The paper tackles the long‑standing challenge of measuring the tiny time delays (Δt) introduced by gravitational microlensing, where the multiple images produced by a lens cannot be spatially resolved. Traditional approaches rely on large photon fluxes and suffer from the finite‑source effect: if the source’s angular size is comparable to the Einstein radius, photons from different parts of the source experience different delays, washing out the interference pattern that encodes Δt. Moreover, the required number of photons scales linearly with the ratio of the maximum expected delay T to the photon coherence time t_c (i.e., O(T/t_c)), making many microlensing events inaccessible.

The authors propose a fundamentally different strategy that exploits quantum superposition and frequency‑domain interference.
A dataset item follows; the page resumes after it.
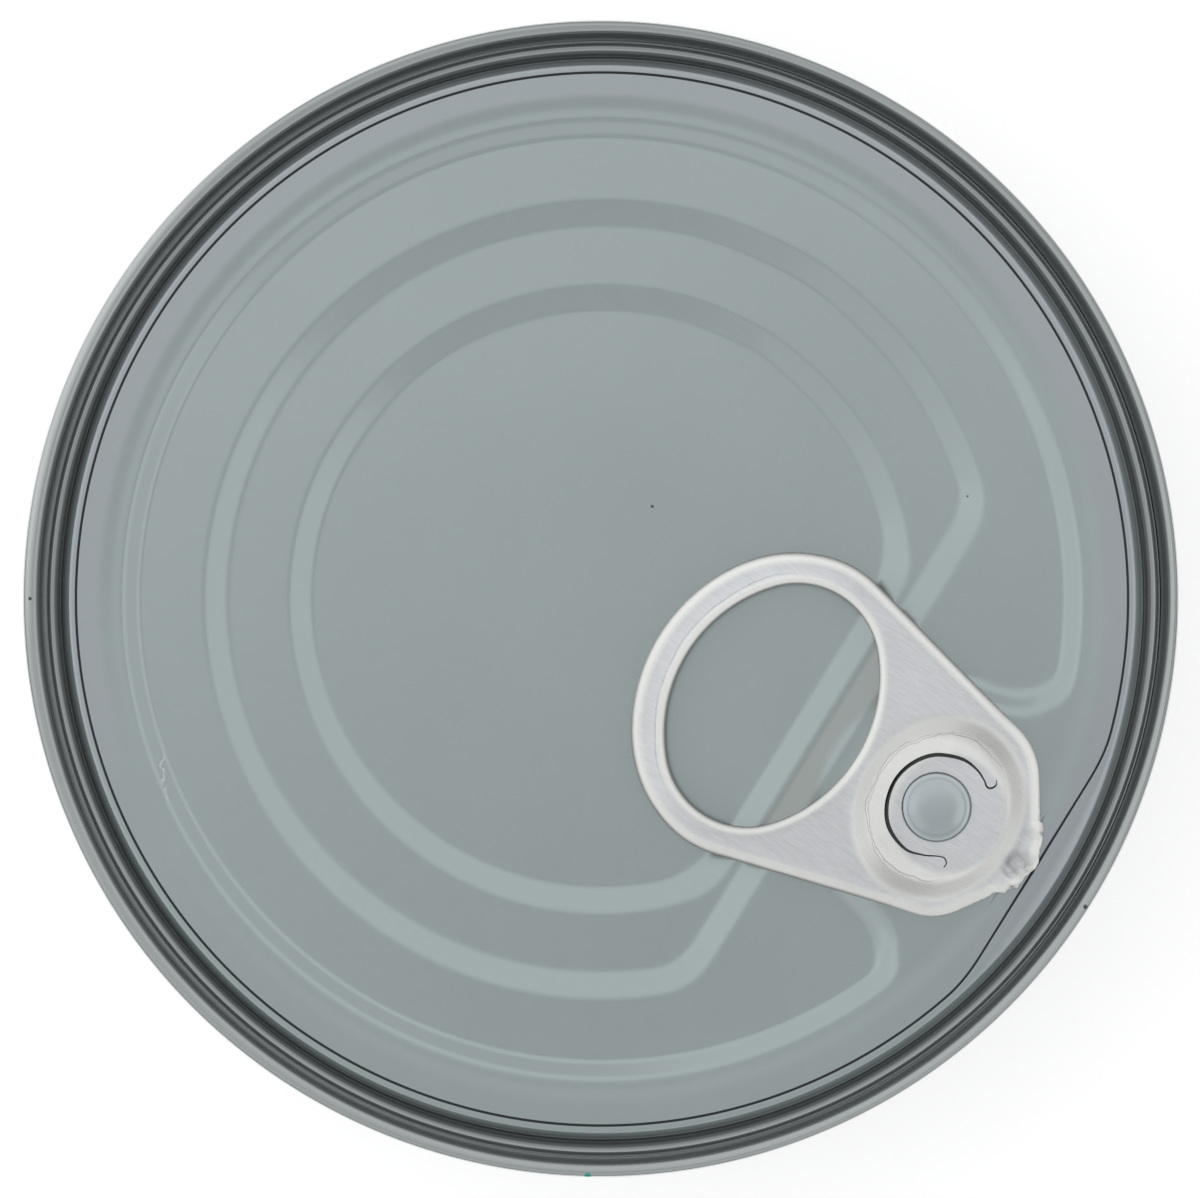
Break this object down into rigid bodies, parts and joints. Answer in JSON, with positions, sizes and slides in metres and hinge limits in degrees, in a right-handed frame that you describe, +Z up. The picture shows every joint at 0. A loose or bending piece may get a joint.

Each photon emitted by a point‑like source is in a superposition of the two lens‑induced paths; the resulting wavefunction is the sum of two wave packets separated by Δt. In the frequency domain this superposition creates an oscillatory modulation with a period of 1/Δt. By measuring the frequency of individual photons with a single‑photon spectrometer, one obtains samples from a distribution whose shape directly depends on Δt.

Algorithm 1 implements this idea: a broadband photon is frequency‑resolved, the measured frequency is fed into a maximum‑likelihood estimator, and Δt is recovered with precision ≈t_c. Crucially, the algorithm requires only O(log (T/t_c)) photons, an exponential improvement over classical methods. The authors prove that Ω(log (T/t_c)) is an information‑theoretic lower bound by modeling the lensing system as a communication channel and by reducing the problem to the dihedral hidden subgroup problem (DHSP), a well‑studied quantum‑algorithmic task. This reduction also shows that no algorithm can achieve a better sample complexity without violating known quantum lower bounds.

A second, time‑domain version (Algorithm 2) is introduced for scenarios where direct high‑resolution spectroscopy is impractical. Here, a non‑demolition measurement first narrows the photon’s frequency to a band of width 1/t′_c (t′_c ≥ t_c). The photon is then stored in a quantum memory that can only distinguish O(T/t′_c) temporal modes—far fewer than the Nyquist‑rate requirement Θ(T ω_0). A quantum Fourier transform (QFT) applied to this undersampled state yields an aliased frequency that still carries enough information to recover Δt via a DHSP‑style post‑processing. This approach can be realized with linear‑optics networks and, in principle, with digital quantum computers that encode arrival times in binary, achieving exponential compression of the required resources.

Implementation considerations focus on existing single‑photon spectrometers. Dual‑comb spectrometers achieve ~100 MHz resolution over a 10 GHz bandwidth, suitable for Δt down to ~10 ns (e.g., brown‑dwarf lenses). Time‑lens spectrometers reach ~20 kHz resolution but over a narrower bandwidth, allowing measurement of delays up to ~0.1 ms (e.g., solar‑mass primordial black holes). The main bottleneck is the broadband nature of thermal sources; many parallel spectrometers would be needed for very short Δt, motivating the development of next‑generation high‑resolution, wide‑band single‑photon detectors.

To demonstrate scientific impact, the authors analyze flares from M‑type red dwarfs as candidate sources. These flares are extremely compact (emitting regions of order kilometers) and can be as brief as seconds, ensuring that the finite‑source uncertainty δΔt is well below one carrier‑period (≈10⁻¹⁵ s). Consequently, the interference pattern survives, and the proposed quantum‑enhanced measurement can directly retrieve Δt. Measuring Δt for such events yields (i) the mass of the intervening microlens (including rogue planets, isolated black holes, or dark‑matter clumps) and (ii) an unprecedented constraint on the spatial size of stellar flare kernels, a quantity otherwise requiring kilometer‑scale optical baselines.

The paper also notes that the same technique can calibrate time delays in optical/IR interferometric telescope arrays, where precise path‑length matching is essential for coherent combination of light from distant telescopes. By using the quantum‑efficient algorithm, calibration can be performed rapidly with faint guide stars, reducing the need for bright artificial beacons.

In conclusion, the authors combine quantum information theory, optimal sampling bounds, and realistic photonic hardware to propose a provably optimal, photon‑efficient method for measuring gravitational‑lens time delays. Their analysis shows that with modest advances in single‑photon spectroscopy and quantum memory, direct measurement of microlensing delays—previously deemed infeasible—becomes attainable, opening new avenues for probing compact dark objects and stellar flare physics.